Noble Rot – Wine from Another Galaxy
Superlative writing that democratises a daunting subject. Can we all agree that the most egregious arseholes are those who think the ability to identify a good glass of wine is a suitable substitute for a terrible personality? Particularly refreshing is the gentle approach the authors take with a series of genuinely practical how-to pieces. ‘How to judge wine’, ‘How to order in a restaurant’ without fear and a ‘Lexicon of usefulness’ that cleaves through any ra ra ra nonsense for functional language. Again, gorgeously illustrated and the photography makes me feel like Jarvis Cocker.
Liquid Intelligence
Dave Arnold seems like the kind of person who maintains a fastidiously colour-coded sock drawer. I appreciate him for that. When I first read Liquid Intelligence 10 years ago it was a genuine revelation. In many ways it still is. Arnold’s book was the beginning of a new system of making drinks – analytic, attentive and empirically driven. Even a decade on it is an invaluable resource for those who want to understand the complexities of clarification, ice and carbonation. It provided the control group for an industry which is often fraught with jiggery-pokery and pseudoscience. In Liquid Intelligence Dave Arnold planted a flag as the standard for systematic, methodical scientific rigour. See also Nathan Myhrvold’s Modernist Cuisine.
Consider the Oyster
Out of all of the other books on this list, Consider the Oyster by MFK Fisher has had the most profound effect on the way I appreciate the world of drinks. There’s been a movement towards the analytic in my lifetime in bars of which I’ve been a happy exponent. However, I think that often comes at the expense of wonder and romance. These are notions that are no doubt harder to quantify than brix but nonetheless as, or more, important.

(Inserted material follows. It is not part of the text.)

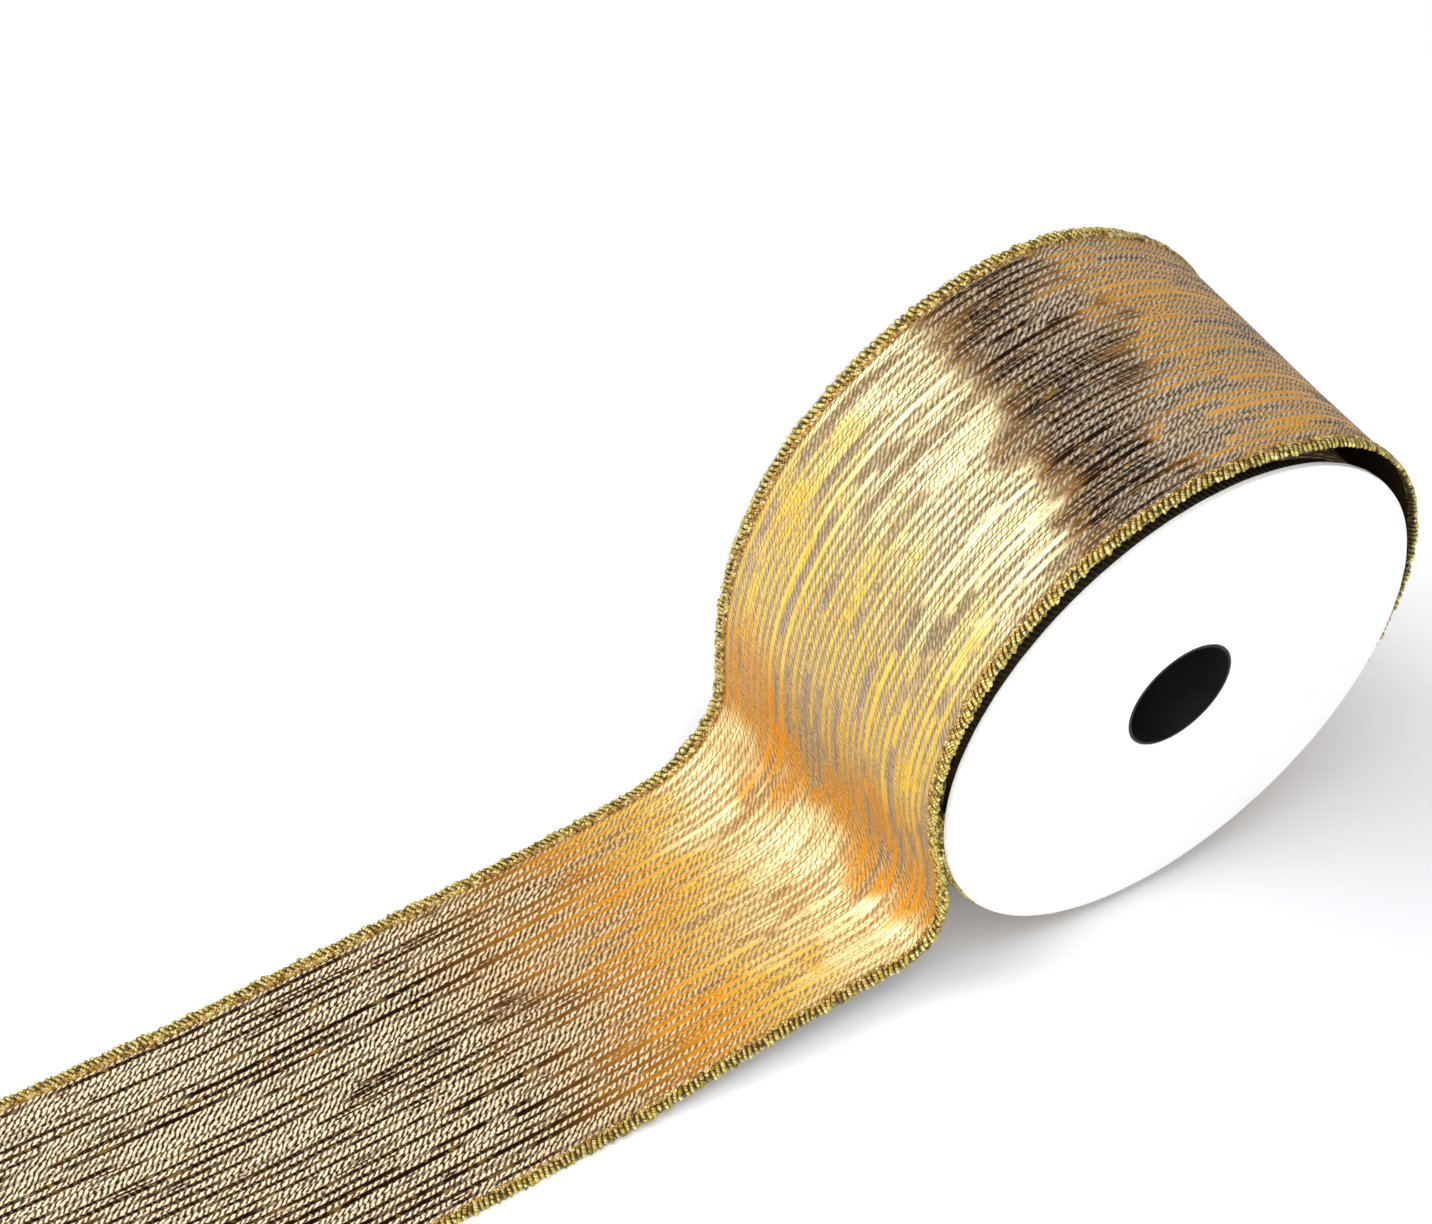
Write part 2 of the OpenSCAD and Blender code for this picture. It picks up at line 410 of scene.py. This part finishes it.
def edge_stitches(name, edge, seed):
    """The overlocked thread: a flattened helix round the cloth's edge, one turn a stitch. Its
    height is an ellipse with a low under side, and it leans forward towards the outer edge."""
    steps = 18
    count = int((LEAD_LENGTH - 3) / STITCH_PITCH)
    turns = np.arange(count * steps + 1) / steps
    phase = turns * math.tau
    half_w = BINDING_W / 2 - 0.25 + random_turns(seed, turns, 0.28)
    out = half_w * np.cos(phase)
    rise = np.sin(phase)
    height = np.where(rise > 0, 0.42 + random_turns(seed + 1, turns, 0.16), 0.1) * (
        np.sign(rise) * np.abs(rise) ** 0.7)
    lean = 0.75 + random_turns(seed + 2, turns, 0.35)
    along = 1.5 + STITCH_PITCH * turns + lean * np.cos(phase)
    point, inward, up = lead_frame(edge, along)
    path = point + inward * (BINDING_W / 2 - out)[:, None] + up * height[:, None]
    ref = up * rise[:, None] - inward * (0.8 * np.cos(phase))[:, None]
    fat = 0.4 + random_turns(seed + 3, turns, 0.11)
    return tube(name, path, ref, fat, 0.25, 6, along, out)


def edge_chain(name, edge, seed):
    """The needle thread that locks the stitches: a wavy line along the inner side of the
    binding, up and over once for each stitch."""
    steps = 8
    count = int((LEAD_LENGTH - 3) / STITCH_PITCH)
    turns = np.arange(count * steps + 1) / steps
    along = 1.5 + STITCH_PITCH * turns
    wobble = random_turns(seed, turns, 0.12)
    inset = 2.35 + wobble + 0.28 * np.sin(turns * math.tau)
    height = 0.42 + 0.14 * np.sin(turns * math.tau * 2 + 0.8)
    point, inward, up = lead_frame(edge, along)
    path = point + inward * inset[:, None] + up * height[:, None]
    return tube(name, path, up, 0.24, 0.2, 6, along, -0.8 - inset * 0.1)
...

Leading me to my great declaration of this article – MFK Fisher is, in my mind, the greatest food and drink writer of all time. Consider the Oyster is a book about, well, oysters certainly but it is also a serene meditation on the nature of sustenance and simple human joy of good food and drink. Any time I return to what she had to say, it reminds me there is a quiet but powerful dignity in nourishment. “There is communion of more than our bodies when bread is broken and wine drunk.” Fisher’s is writing that makes you yearn for the buzz of being elbow to elbow with people enjoying life’s pleasures – a fundamental part of the world of good cocktails, and the hospitality industry in general.